The technical architecture is thoughtfully designed to handle the realities of enterprise environments, including intermittent connectivity at branch offices, large datasets with millions of files, security requirements in regulated industries, and the need to integrate with existing identity infrastructure rather than replacing it. The disaster recovery story is genuinely compelling: the cloud endpoint always contains the complete dataset, and recovery from a server failure is a matter of provisioning a new server and registering it, rather than enduring the lengthy restoration process that traditional backup-based recovery requires.

For IT teams evaluating hybrid storage strategies, Azure File Sync occupies a uniquely practical position in the landscape of available options. It does not require a full commitment to the cloud, nor does it require abandoning on-premises infrastructure.

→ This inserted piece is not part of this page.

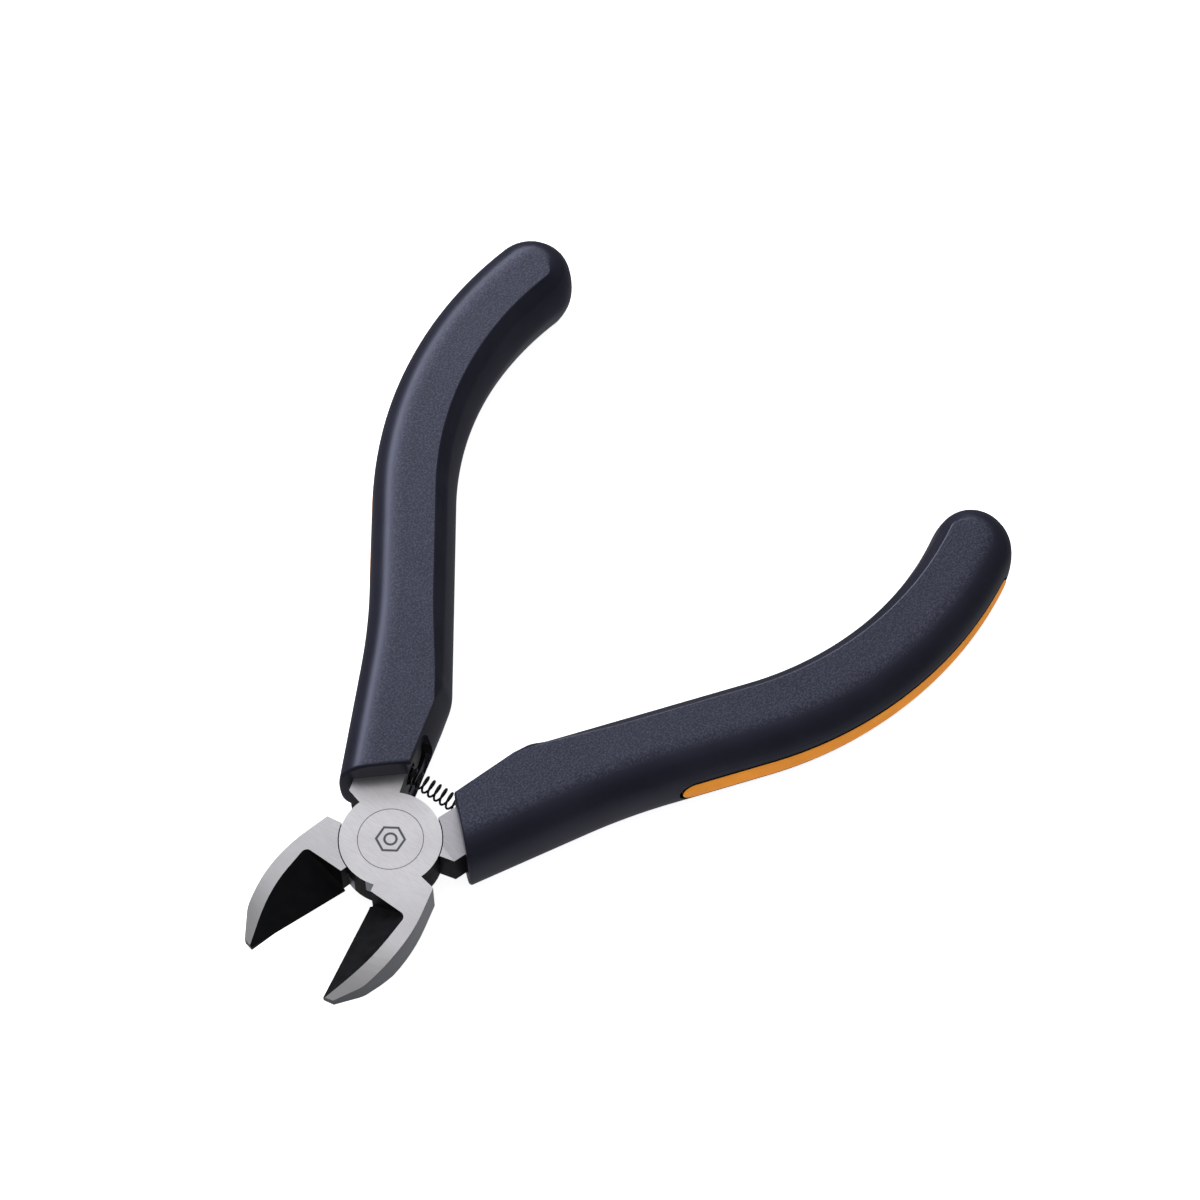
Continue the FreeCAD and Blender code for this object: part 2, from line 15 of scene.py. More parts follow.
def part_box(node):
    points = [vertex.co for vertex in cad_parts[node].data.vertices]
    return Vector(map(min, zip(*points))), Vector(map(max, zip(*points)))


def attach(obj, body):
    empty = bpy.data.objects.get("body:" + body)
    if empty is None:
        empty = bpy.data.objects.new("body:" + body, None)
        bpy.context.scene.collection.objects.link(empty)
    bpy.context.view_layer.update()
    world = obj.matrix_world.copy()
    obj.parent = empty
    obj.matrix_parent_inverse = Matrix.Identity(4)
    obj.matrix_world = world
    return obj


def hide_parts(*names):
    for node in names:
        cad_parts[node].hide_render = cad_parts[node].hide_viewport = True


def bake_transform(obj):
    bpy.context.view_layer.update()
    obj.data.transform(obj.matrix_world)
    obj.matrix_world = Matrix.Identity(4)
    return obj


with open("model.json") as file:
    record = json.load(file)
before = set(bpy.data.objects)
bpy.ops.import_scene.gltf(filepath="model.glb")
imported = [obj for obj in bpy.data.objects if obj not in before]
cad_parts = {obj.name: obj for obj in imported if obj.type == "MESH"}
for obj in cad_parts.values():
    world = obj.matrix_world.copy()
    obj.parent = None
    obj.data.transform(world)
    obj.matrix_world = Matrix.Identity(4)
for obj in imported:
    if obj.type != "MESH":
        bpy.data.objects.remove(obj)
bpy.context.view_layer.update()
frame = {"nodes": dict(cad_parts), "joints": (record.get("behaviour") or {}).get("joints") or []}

MM = 0.001
HINGE = frame["joints"][0]
PIVOT = Vector(HINGE["pos_m"])
HALF_OPENING = math.radians(HINGE["range_deg"][1]) / 2
STEEL_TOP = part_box("upper_half")[1].z
STEEL_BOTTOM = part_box("lower_half")[0].z
HALF_STEEL = (STEEL_TOP - STEEL_BOTTOM) / 2 / MM
HALF_GRIP = (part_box("upper_grip")[1].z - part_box("upper_grip")[0].z) / 2 / MM

# Side of the closing line that each half's handle lies on.
SIDES = {"upper": -1, "lower": 1}

# The handle's bow: concentric arcs between a straight front stretch and a straight end.
BOW_CENTRE = Vector((-71.3, -30.8))
BOW_FRONT = math.radians(68.8)
BOW_BACK = math.radians(115.4)
OUTER_RADIUS = 58.75
INNER_RADIUS = 46.35

# The grip's front face, from its inner side to its outer side.
FRONT_INNER = Vector((-11.0, 0.2))
FRONT_OUTER = Vector((-5.7, 10.5))
FRONT_OVERRUN = 4.0
FRONT_EDGE = 0.45
FRONT_EDGE_STEPS = 4
FRONT_SPACE = 0.3

# Corners of the grip's plan, as distances along the bow's two ends, and their radii.
KNUCKLE_AHEAD, KNUCKLE_RADIUS = 32.6, 6.0
TOE_PAST, TOE_RADIUS = 0.3, 5.2
END_CORNER, END_RADIUS = Vector((-100.7, 6.32)), 5.97
HEEL_PAST, HEEL_RADIUS = 4.33, 6.35
WAIST_AHEAD, WAIST_RADIUS = 21.5, 90.0

# The flat's straight edge from the grip's front to its corner at the knuckle.
FLAT_FRONT = Vector((-10.2, 1.40))
FLAT_KNUCKLE = Vector((-20.7, 1.75))

# How far the flat's edge lies inside the outline behind that corner.
FLAT_INSET_KNUCKLE = 2.3
FLAT_INSET_INNER = 2.82
FLAT_INSET_END = 4.6
FLAT_INSET_OUTER = 5.1
INSET_GROWTH = 14.0

# The grip's sides: a wall and a chamfer on the inner side, and a full rounding on the outer side.
WALL_RINGS = 8
CHAMFER_RINGS = 5
WALL_INSET = 1.2
WALL_BULGE = 1.5
CHAMFER_START = 0.73
CHAMFER_TAPER = 5.5
FLAT_RIM = Vector((0.15, 0.06))
WELD = 0.002
UPRIGHT_ZONE = 1.0
ROUND_FULLNESS = 0.84

# Notch that clears the spring, in the grip's inner side, and the deeper window beside the steel.
NOTCH_BACK = -16.2
NOTCH_HALF = 5.9
NOTCH_CORNER = 1.6
NOTCH_DEPTH = 1.6
WINDOW_DEPTH = 3.5
CUT_MARGIN = 14.0

# Inlay and its groove, along the grip's outer side.
INLAY_AHEAD = 13.4
INLAY_END_ANGLE = math.radians(115.3)
INLAY_HALF = 2.1
INLAY_DROP = 1.2
INLAY_DEPTH = 2.0
INLAY_PROUD = 0.1
INLAY_CROWN_EDGE = 0.12
CROWN_STEPS = 12
GROOVE_GAP = 0.5

# Return spring.
SPRING_BEHIND = 10.68
SPRING_HALF = 5.4
COIL_RADIUS = 1.14
WIRE_RADIUS = 0.17
COIL_TURNS = 11.5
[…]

It allows organizations to move at their own pace, starting with hybrid synchronization, progressively taking advantage of cloud tiering to reclaim local storage, and ultimately making whatever degree of shift toward cloud-native storage makes sense for their specific workloads and business requirements. The improvements introduced in recent releases, particularly the seven times faster server provisioning and ten times improved sync performance, ensure that the service continues to meet the demands of large-scale enterprise deployments rather than only working well for smaller environments. Organizations that deploy Azure File Sync today are putting in place infrastructure that will scale with them and adapt to their evolving storage needs for years to come.